10 April 2022
Sunday, April 10, 2022
It was only 45 days ago that Russia’s latest invasion into Ukraine began.
Now, six and a half weeks later, thousands of Ukrainians and Russians are dead. While technology and the application of different ways to engage in combat have developed over the years, the three words uttered by General William Tecumseh Sherman on June 19, 1879, ring as true today as they did 143 years ago, “War is hell.”
One of the rings of hell created by war is the displacement of innocent people. In this case, citizens, who, for no reason other than Ukraine is their home, have been forced to leave. To leave everything that represents home. To flee with only a few belongings know they may never return. The home they built. The school they attended. The church where they worshiped. The park where they played. The bed where they slept. Gone. Forever.
We have seen the images and cried until we thought we had run out of tears, but then more came. Through the veil of our cries, we cry out, “I feel so helpless. What can we do?”
Several groups of people within North Carolina have begun to help, and WRAL News is privileged to join them.
Photojournalist Chad Flowers and I are traveling with Baptists On Mission to Warsaw, Poland. The organization has begun rotating teams of disaster relief volunteers in and out of Warsaw to help refugees who are temporarily living at a local seminary. We are honored to travel with the team and document their work.

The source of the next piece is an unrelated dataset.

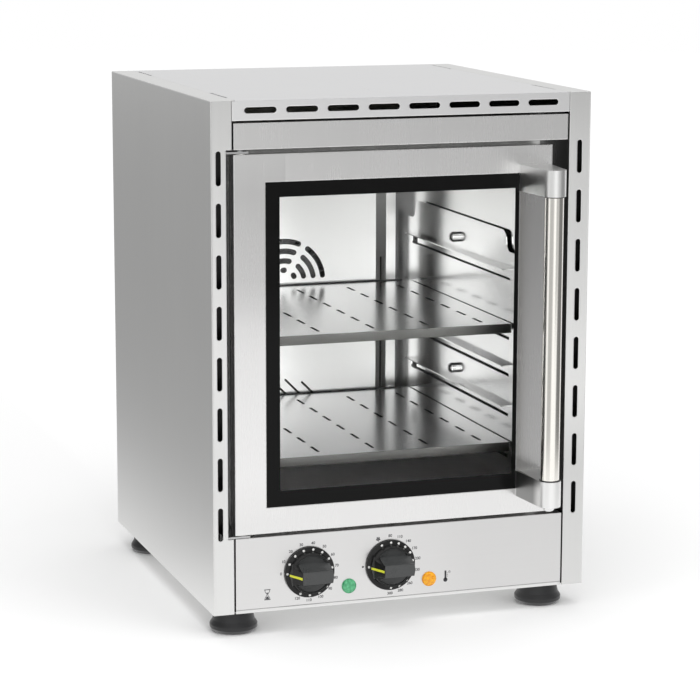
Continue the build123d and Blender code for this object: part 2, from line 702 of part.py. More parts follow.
def rack(side):
    """A side rack: a stamped plate with two shoulders, and bent-out tongues that carry the shelves."""
    face = chamber_x + side * rack_face
    foot_z = chamber_z0 + RACK_FOOT
    shoulder = chamber_z0 + RACK_SHOULDER
    top = chamber_z0 + RACK_TOP
    bend = (top - shoulder) / 2
    a = RACK_FRONT + SHOULDER_L
    b = rack_rear - SHOULDER_L
    outline = Polyline((a, shoulder), (RACK_FRONT, shoulder), (RACK_FRONT, foot_z), (rack_rear, foot_z),
                       (rack_rear, shoulder), (b, shoulder))
    outline += CenterArc((b, shoulder + bend), bend, 270, -90)
    outline += CenterArc((b - 2 * bend, shoulder + bend), bend, 0, 90)
    outline += Line((b - 2 * bend, top), (a + 2 * bend, top))
    outline += CenterArc((a + 2 * bend, shoulder + bend), bend, 90, 90)
    outline += CenterArc((a, shoulder + bend), bend, 0, -90)
    low, high = span(face, face + side * RACK_T)
    plate = Pos(low, 0, 0) * extrude(Plane.YZ * make_face(outline), amount=RACK_T)
    y0 = RACK_FRONT + TONGUE_FROM_FRONT
    y1 = rack_rear - TONGUE_FROM_REAR
    for level in TONGUE_LEVELS:
        z = chamber_z0 + level
        plate -= block(low - SHEET, high + SHEET, y0, y1, z - TONGUE_SLOT_H, z - RACK_T)
        plate += block(*span(face - side * TONGUE_W, face + side * RACK_T), y0, y1, z - RACK_T, z)
    for level in NUT_LEVELS:
        plate -= rod_x(NUT_Y, chamber_z0 + level, low - SHEET, high + SHEET, SCREW_R + FIT)
    return plate


def rack_nut(side, level):
    """A domed nut on its stud, with a spacer behind the rack and a washer outside the chamber's wall."""
    z = chamber_z0 + level
    face = rack_face
    wall = chamber_half
    collar = NUT_R - SHEET
    points = [(face - NUT_HEX_T, collar), (face - NUT_HEX_T, NUT_R), (face, NUT_R), (face, SCREW_R),
              (face + RACK_T, SCREW_R),
              (face + RACK_T, collar), (wall, collar), (wall, SCREW_R), (wall + SHEET, SCREW_R),
              (wall + SHEET, collar), (wall + 2 * SHEET, collar), (wall + 2 * SHEET, 0)]
    outline = Polyline(*points) + Line((wall + 2 * SHEET, 0), (face - NUT_HEX_T - collar, 0))
    outline += CenterArc((face - NUT_HEX_T, 0), collar, 90, 90)
    nut = revolve(make_face(outline), Axis.X)
    if side < 0:
        nut = mirror(nut, Plane.YZ)
    return Pos(chamber_x, NUT_Y, z) * nut


def shelf(tongues_under):
    """A perforated shelf: a plate with front and back lips, and side flanges that sit on the tongues."""
    x0 = chamber_x - shelf_half
    x1 = chamber_x + shelf_half
    top = chamber_z0 + TONGUE_LEVELS[tongues_under] + SHELF_FLANGE + SHELF_SEAT
    y0 = SHELF_FRONT
    y1 = shelf_rear
    plate = block(x0, x1, y0, y1, top - SHELF_T, top)
    plate += block(x0, x0 + SHELF_T, y0, y1, top - SHELF_FLANGE, top)
    plate += block(x1 - SHELF_T, x1, y0, y1, top - SHELF_FLANGE, top)
    plate += block(x0, x1, y0, y0 + SHELF_T, top - SHELF_LIP, top)
    # The rear lip passes between the tongues of the two racks
    plate += block(x0 + TONGUE_W, x1 - TONGUE_W, y1 - SHELF_T, y1, top - SHELF_LIP, top)
    holes = Sketch()
    for x in spaced(x0 + SHELF_ROW_MARGIN - SHELF_SLOT_W / 2, x1 - SHELF_ROW_MARGIN + SHELF_SLOT_W / 2,
                    SHELF_ROWS, SHELF_SLOT_W):
        for y in spaced(y0 + SHELF_SLOT_FRONT, y1 - SHELF_SLOT_REAR, SHELF_SLOTS, SHELF_SLOT_L):
            holes += slot(x, y, SHELF_SLOT_L, SHELF_SLOT_W, 90)
    return plate - Pos(0, 0, top) * extrude(holes, amount=2 * SHELF_T, both=True)


def vent_slots():
    """Slanted slots under the fan: each starts on one level line and ends at a large circle."""
    circle_z = chamber_z0 + VENT_ABOVE_FLOOR
    foot_z = chamber_z0 + VENT_SLOT_FOOT
    dz = foot_z - circle_z
    slots = Sketch()
    for i in range(VENT_SLOTS):
        dx = (i - VENT_SLOTS_LEFT) * VENT_PITCH
        half_b = (dz - dx) / math.sqrt(2)
        length = math.sqrt(half_b ** 2 - dx ** 2 - dz ** 2 + VENT_R ** 2) - half_b
        rise = length / 2 / math.sqrt(2)
        slots += slot(fan_x + dx - rise, foot_z + rise, length, VENT_SLOT_W, -45)
    return slots


def grille_slots():
    """Rings of round-ended arc slots round the fan's axis, parted by straight bars."""
    slots = Sketch()
    for radius in GRILLE_RADII:
        part = 360 / GRILLE_SPOKES
        keep = math.degrees(math.asin((GRILLE_BAR + GRILLE_SLOT_W) / 2 / radius))
        for i in range(GRILLE_SPOKES):
            arc = CenterArc((0, 0), radius, i * part + keep, part - 2 * keep)
            slots += Pos(fan_x, fan_z) * SlotArc(arc, GRILLE_SLOT_W)
    return slots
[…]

In the past few weeks, some 300,000 refugees have been taken in by the Polish people and their government. The swelling of the country’s population by this mass human absorption has, according to Warsaw’s mayor, put the capitol city “on the brink.”
While the small team of North Carolina Baptists cannot solve the entire problem, they are dedicated to assisting as many as possible with whatever needs they can.
Where there are language barriers, they will help with English.
Where there are needs for cleanliness, they will clean.
Where there is hunger, they will feed.
Where there is anxiety, they will pray and not proselytize.
Where there is fear, they will offer hope.
As I prepare for this assignment, the irony of history envelopes my emotions. I was in Krakow and Warsaw in 2018. We spent days learning the history of this beautiful country Hitler tried to destroy.
Standing in the death camps of Birkenau and Auschwitz, I heard and read story after story of refugees who were systematically slaughtered. We also heard some stories of survival.
Now, many of the survivors of those Holocaust survivors are taking in refugees from a country once caught up in another war that was not always kind to the Jews.
That type of hospitality wrapped in forgiveness is simply beyond the reach of many of us who live in a space divided more by the outcome of a basketball game than the admonition and plea to love one another.
Chad and I will be reporting on WRAL-TV, WRAL.com and social media for the next week. We hope you will join us for this journey.
During this time, and well beyond, I ask you remember all souls worldwide who are suffering through no fault of their own, in particular the people of Ukraine.